At a summit with US President Donald Trump in Singapore in June, the two signed a vaguely worded pledge on denuclearisation of the Korean peninsula.
But progress has since stalled with Pyongyang and Washington arguing over what that means.
“If the US does not keep its promise made in front of the whole world… and insists on sanctions and pressures on our republic,” Kim said on Tuesday, “we may be left with no choice but to consider a new way to safeguard our sovereignty and interests”.
He was willing to meet Trump again at any time, he added, “to produce a result that will be welcomed by the international community”.
The North is demanding sanctions relief — it is subject to multiple measures over its banned nuclear weapons and ballistic missile programmes – and has condemned US insistence on its nuclear disarmament as “gangster-like”.
Washington is pushing to maintain the measures against the North until its “final, fully verified denuclearisation”.
Kim’s speech “expressed his frustration with the lack of progress in negotiations so far”, said former South Korean vice unification minister Kim Hyung-seok.

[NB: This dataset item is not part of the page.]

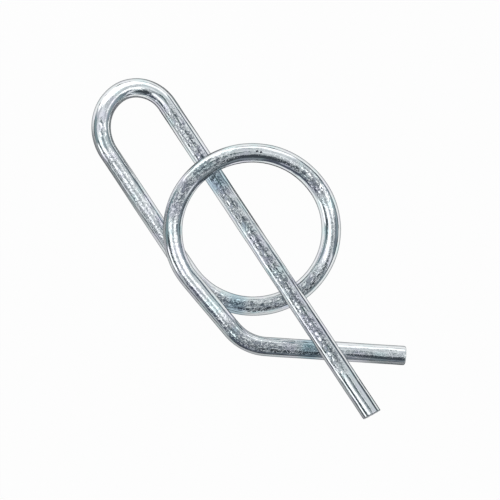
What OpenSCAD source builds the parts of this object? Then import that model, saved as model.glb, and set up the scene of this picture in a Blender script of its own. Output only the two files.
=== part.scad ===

The North Korean leader “obviously had certain expectations that the US would take certain steps — however rudimentary they are — after the North blew up a nuclear test site and took other steps. But none of them materialised.
“He is faced with this urgent task to improve his ‘socialist economy’ — which is impossible to achieve without lifting of the sanctions.”

In marked contrast with January 1, 2018, when he ordered mass production of nuclear warheads, Kim said the North had “declared that we would no longer produce, test, use or spread our nuclear arsenal”, calling for the US to take “corresponding measures”.